Namun, penghormatan ini harus dilakukan dalam batas-batas yang ditentukan oleh syariat, tanpa melibatkan unsur syirik atau pemujaan yang berlebihan.

Secara keseluruhan, adat dan agama di Kota Padang Panjang memiliki hubungan yang saling melengkapi namun kadang-kadang bertentangan.

Masyarakat Minangkabau berusaha menyesuaikan adat dengan ajaran Islam, dengan tetap menjaga nilai-nilai luhur yang diwariskan oleh nenek moyang.

Prinsip “Adat basandi syarak, syarak basandi Kitabullah” menjadi pedoman utama dalam menyelaraskan adat dan agama, sehingga keduanya bisa berjalan beriringan dalam membentuk masyarakat yang harmonis dan religius.

Adat yang tidak sejalan dengan ajaran Islam perlu disesuaikan atau ditinggalkan demi menjaga kemurnian akidah.
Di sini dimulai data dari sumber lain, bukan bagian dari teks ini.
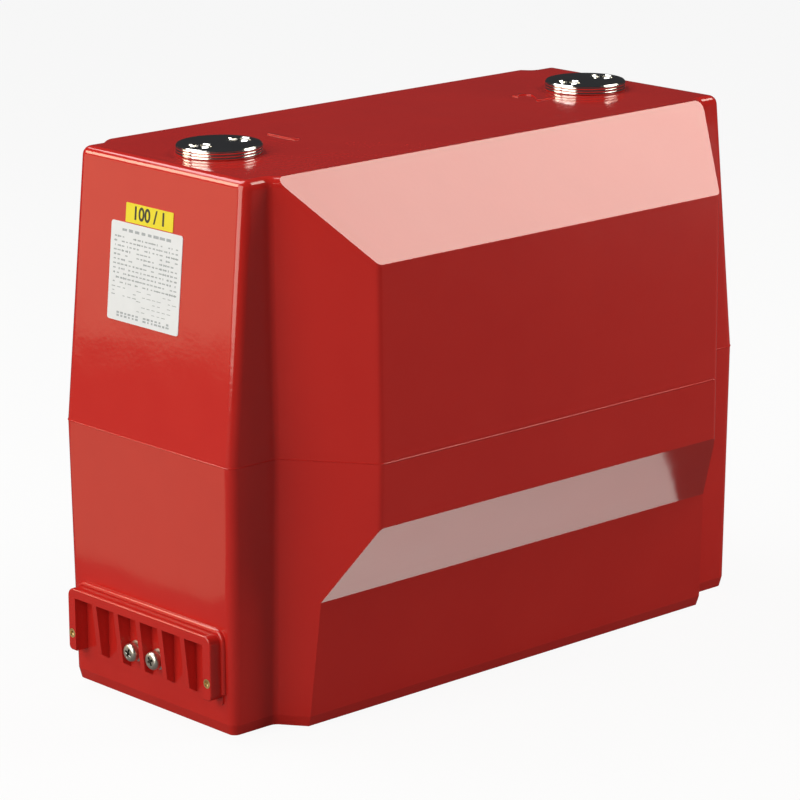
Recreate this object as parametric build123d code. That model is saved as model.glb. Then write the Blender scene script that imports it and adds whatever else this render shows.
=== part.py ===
from build123d import *
import os

# A resin-cast, support type current transformer. Sizes are in millimetres.
# The origin is the middle of the mounting face, +Z is up, and -X is the end with the secondary terminals.

# The casting's long narrow block: widest at the mould's parting height and drafted from there both ways
casting_height = 275.0
parting_height = 136.5
parting_length, parting_width = 356.0, 130.0
top_end_inset, top_side_inset = 13.0, 1.5
foot_end_inset, foot_side_inset = 1.0, 2.0
corner_radius = 5.2
top_edge_radius = 4.8
foot_chamfer_height = 5.5
foot_chamfer_inset = 1.4

# The bulge on each long side, which houses the core: how far it stands out, and the heights of its facets
bulge_shoulder_step = 1.9
bulge_reach = 41.6
bulge_parting_reach = 42.2
bulge_waist_reach = 17.3
skirt_foot_reach = 12.1
upper_facet_height = 40.4
lower_facet_drop = 32.5
lower_facet_height = 39.3
bulge_end_inset = 59.3
bulge_end_run = 0.73
bulge_corner_radius = 4.0
valley_radius = 4.0
casting_overlap = 8.0
edge_pick_margin = 1.0

# The secondary terminal block: a pad on the end face, and a frame and barrier ribs that stand on it
bay_count = 6
frame_depth = 8.6
frame_half_width = 56.2
frame_side_rail = 5.8
frame_top = 51.5
frame_top_rail = 4.9
frame_foot = 18.5
frame_corner_radius = 4.5
frame_foot_radius = 2.5
frame_edge_radius = 0.8
pad_depth = 0.9
pad_foot = 14.8
rib_thickness = 3.4
rib_foot = 20.3
rib_foot_setback = 2.9
rib_root_foot = 17.3

# Inserts in the frame's side rails for the screws of the terminal cover
cover_insert_radius = 2.4
cover_insert_hole_radius = 1.25
cover_insert_length = 8.0
cover_insert_height = 27.5
cover_insert_floor = 1.0

# Secondary terminals, in the two middle bays
secondary_bays = (3, 2)
terminal_height = 27.6
terminal_insert_radius = 4.2
terminal_insert_length = 24.0
terminal_insert_proud = 0.5
terminal_hole_depth = 14.0
screw_radius = 2.5
screw_length = 12.0
screw_head_radius = 4.75
screw_head_height = 3.7
screw_head_chamfer = 1.2
recess_span = 5.0
recess_width = 1.2
recess_depth = 1.8
washer_radius = 5.4
washer_thickness = 1.2
washer_gap = 1.8
screw_clearance = 0.2

# Primary terminals: plated discs with two tapped holes each, cast into the top
terminal_end_inset = 50.5
terminal_radius = 21.5
terminal_proud = 5.0
terminal_rim_chamfer = 0.8
terminal_groove_height = 2.0
terminal_groove_width = 0.8
terminal_groove_depth = 0.6
terminal_shank_radius = 19.0
terminal_shank_length = 24.0
primary_hole_spacing = 25.0
primary_hole_radius = 5.1
primary_hole_depth = 20.0

# The ring core with the secondary winding and the cushion round it, on an axis along X
core_outer_radius = 69.0
core_inner_radius = 47.0
core_width = 60.0
secondary_build = 8.0
cushion_thickness = 2.0
core_foot_cover = 23.0

# The primary winding, a racetrack coil that passes through the core's window and back above the core
primary_section_width = 36.0
primary_section_height = 22.0
primary_end_gap = 16.0
primary_return_gap = 18.0
primary_bend_radius = 8.0

# Copper bars from the primary winding to the terminals, and wires to the secondary terminals
lead_width = 20.0
lead_thickness = 5.0
lead_bend_radius = 8.0
secondary_lead_radius = 1.8

# Threaded inserts of hexagon bar in the mounting face
mount_end_inset = 43.0
mount_side_inset = 15.0
mount_insert_across_flats = 19.0
mount_insert_length = 30.0
mount_hole_radius = 5.1
mount_hole_depth = 22.0

# Stick-on labels on the sloping upper half of the end face
label_thickness = 0.3
rating_label_width = 55.0
rating_label_height = 49.2
rating_label_side_offset = 6.8
rating_label_drop = 57.0
rating_label_corner = 1.5
ratio_label_width = 36.4
ratio_label_height = 9.6
ratio_label_side_offset = 5.4
ratio_label_drop = 27.2
ratio_label_corner = 0.5

# Places worked out from the sizes above
top_length, top_width = parting_length - 2 * top_end_inset, parting_width - 2 * top_side_inset
base_length, base_width = parting_length - 2 * foot_end_inset, parting_width - 2 * foot_side_inset
bulge_shoulder = top_width / 2 + bulge_shoulder_step
bulge_side = parting_width / 2 + bulge_reach
bulge_parting_side = parting_width / 2 + bulge_parting_reach
bulge_waist = parting_width / 2 + bulge_waist_reach
skirt_foot = parting_width / 2 + skirt_foot_reach
bulge_side_half_length = parting_length / 2 - bulge_end_inset
upper_facet_foot_height = casting_height - upper_facet_height
lower_facet_top_height = parting_height - lower_facet_drop
lower_facet_foot_height = lower_facet_top_height - lower_facet_height
terminal_spacing = parting_length - 2 * terminal_end_inset
mount_spacing_x, mount_spacing_y = parting_length - 2 * mount_end_inset, parting_width - 2 * mount_side_inset
end_face = -base_length / 2
pad_face = end_face - pad_depth
frame_face = end_face - frame_depth
bay_opening = 2 * (frame_half_width - frame_side_rail)
bay_pitch = (bay_opening + rib_thickness) / bay_count
bay_width = bay_pitch - rib_thickness
terminal_face = pad_face - terminal_insert_proud
wrapping = secondary_build + cushion_thickness
cushion_outer_radius = core_outer_radius + wrapping
core_axis_height = cushion_outer_radius + core_foot_cover
primary_inner_half = core_width / 2 + wrapping + primary_end_gap
primary_outer_half = primary_inner_half + primary_section_height
primary_inner_foot = core_axis_height + primary_section_height / 2
primary_inner_top = core_axis_height + cushion_outer_radius + primary_return_gap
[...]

Proses ini membutuhkan kesadaran dan pemahaman yang baik dari masyarakat akan pentingnya menjaga nilai-nilai Islam dalam setiap aspek kehidupan.

Dengan begitu, adat dan agama dapat saling mendukung dalam membentuk tatanan sosial yang lebih baik.
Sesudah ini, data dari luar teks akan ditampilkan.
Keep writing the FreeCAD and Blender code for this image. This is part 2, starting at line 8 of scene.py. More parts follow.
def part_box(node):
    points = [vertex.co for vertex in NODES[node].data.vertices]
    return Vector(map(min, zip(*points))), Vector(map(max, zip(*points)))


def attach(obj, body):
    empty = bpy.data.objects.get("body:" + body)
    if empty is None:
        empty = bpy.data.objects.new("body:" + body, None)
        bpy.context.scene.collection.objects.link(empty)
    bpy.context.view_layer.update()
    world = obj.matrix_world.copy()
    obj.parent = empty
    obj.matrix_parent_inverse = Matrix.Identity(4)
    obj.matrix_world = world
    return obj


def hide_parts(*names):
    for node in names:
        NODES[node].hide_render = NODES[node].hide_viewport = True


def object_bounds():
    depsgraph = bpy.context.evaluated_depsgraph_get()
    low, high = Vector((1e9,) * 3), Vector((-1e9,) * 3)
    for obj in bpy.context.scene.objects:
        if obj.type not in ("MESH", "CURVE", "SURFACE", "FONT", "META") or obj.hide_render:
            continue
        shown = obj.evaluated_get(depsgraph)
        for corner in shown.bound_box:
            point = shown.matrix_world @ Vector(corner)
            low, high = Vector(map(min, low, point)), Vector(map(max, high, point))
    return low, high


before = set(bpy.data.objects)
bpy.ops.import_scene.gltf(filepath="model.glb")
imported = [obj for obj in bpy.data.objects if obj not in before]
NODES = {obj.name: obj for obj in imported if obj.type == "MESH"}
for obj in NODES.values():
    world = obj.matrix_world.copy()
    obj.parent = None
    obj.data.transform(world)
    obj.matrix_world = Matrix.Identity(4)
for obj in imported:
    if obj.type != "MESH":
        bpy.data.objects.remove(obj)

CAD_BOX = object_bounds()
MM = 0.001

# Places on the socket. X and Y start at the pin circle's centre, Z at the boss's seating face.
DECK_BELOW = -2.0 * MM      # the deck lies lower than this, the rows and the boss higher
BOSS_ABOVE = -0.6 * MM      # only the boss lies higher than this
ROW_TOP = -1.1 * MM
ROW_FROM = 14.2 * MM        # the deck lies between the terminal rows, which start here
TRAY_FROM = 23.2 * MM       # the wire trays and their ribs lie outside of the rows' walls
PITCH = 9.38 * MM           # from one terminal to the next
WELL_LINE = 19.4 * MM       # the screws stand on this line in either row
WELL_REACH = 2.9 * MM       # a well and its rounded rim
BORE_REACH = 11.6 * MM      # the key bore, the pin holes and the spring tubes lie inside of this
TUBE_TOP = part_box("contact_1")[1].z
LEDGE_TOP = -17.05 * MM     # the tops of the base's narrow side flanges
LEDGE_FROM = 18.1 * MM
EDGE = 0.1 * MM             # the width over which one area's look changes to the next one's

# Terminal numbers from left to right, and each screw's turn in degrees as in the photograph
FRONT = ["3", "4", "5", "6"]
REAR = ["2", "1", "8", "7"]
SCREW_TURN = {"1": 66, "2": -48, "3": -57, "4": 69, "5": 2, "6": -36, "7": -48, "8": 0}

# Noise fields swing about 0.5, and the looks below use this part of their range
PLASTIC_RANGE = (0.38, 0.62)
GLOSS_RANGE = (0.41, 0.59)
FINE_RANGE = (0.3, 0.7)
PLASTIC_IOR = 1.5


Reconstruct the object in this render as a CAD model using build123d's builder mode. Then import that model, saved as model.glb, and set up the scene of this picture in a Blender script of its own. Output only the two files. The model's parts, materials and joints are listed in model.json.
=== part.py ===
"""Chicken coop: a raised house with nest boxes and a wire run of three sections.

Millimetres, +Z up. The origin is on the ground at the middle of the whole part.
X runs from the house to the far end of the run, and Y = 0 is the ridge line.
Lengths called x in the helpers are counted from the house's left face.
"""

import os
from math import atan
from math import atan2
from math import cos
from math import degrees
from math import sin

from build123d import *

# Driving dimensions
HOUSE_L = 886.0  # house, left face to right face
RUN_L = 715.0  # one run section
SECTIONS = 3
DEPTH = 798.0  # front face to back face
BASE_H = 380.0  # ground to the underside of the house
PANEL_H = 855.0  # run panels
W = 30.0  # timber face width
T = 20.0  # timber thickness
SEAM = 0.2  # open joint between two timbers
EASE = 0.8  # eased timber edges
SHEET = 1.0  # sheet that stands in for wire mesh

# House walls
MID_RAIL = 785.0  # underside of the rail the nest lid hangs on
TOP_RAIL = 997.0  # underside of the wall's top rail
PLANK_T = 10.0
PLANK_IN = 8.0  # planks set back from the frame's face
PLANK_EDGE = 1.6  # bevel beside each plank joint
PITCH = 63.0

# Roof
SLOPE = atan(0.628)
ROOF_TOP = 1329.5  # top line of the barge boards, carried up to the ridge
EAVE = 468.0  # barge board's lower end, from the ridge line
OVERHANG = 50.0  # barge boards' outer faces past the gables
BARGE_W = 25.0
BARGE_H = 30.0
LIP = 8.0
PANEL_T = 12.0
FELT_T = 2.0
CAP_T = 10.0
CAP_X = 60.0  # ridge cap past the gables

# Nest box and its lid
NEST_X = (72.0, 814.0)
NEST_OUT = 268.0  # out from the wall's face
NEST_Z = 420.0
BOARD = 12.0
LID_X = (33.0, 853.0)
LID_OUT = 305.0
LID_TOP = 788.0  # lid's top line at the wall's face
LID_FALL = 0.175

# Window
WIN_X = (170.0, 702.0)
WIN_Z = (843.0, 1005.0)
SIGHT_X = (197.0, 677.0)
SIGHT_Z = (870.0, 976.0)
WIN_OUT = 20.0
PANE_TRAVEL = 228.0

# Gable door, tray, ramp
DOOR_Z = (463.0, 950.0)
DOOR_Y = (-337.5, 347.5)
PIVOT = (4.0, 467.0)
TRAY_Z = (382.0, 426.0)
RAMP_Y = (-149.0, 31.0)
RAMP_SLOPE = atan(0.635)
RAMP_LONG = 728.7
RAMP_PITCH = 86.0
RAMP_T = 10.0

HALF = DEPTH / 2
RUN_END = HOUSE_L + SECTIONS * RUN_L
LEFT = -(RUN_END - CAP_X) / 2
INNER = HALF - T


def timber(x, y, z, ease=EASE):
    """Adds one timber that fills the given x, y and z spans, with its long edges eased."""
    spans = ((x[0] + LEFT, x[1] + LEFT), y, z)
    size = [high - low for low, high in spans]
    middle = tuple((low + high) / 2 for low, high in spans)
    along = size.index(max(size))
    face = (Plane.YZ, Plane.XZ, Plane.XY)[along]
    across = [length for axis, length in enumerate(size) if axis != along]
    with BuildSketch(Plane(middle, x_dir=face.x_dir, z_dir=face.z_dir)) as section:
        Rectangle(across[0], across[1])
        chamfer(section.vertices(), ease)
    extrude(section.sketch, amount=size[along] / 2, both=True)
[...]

Kearifan lokal yang dipegang erat oleh masyarakat Padang Panjang merupakan cerminan dari kekayaan budaya yang harus dijaga dan dilestarikan.

Namun, pelestarian ini harus dilakukan dengan memperhatikan ajaran agama Islam yang menjadi pedoman hidup masyarakat.

Dengan menyeimbangkan antara adat dan agama, masyarakat Padang Panjang dapat mempertahankan identitas budayanya tanpa mengesampingkan nilai-nilai agama yang dianut.

Demikianlah informasinya, semoga bermanfaat.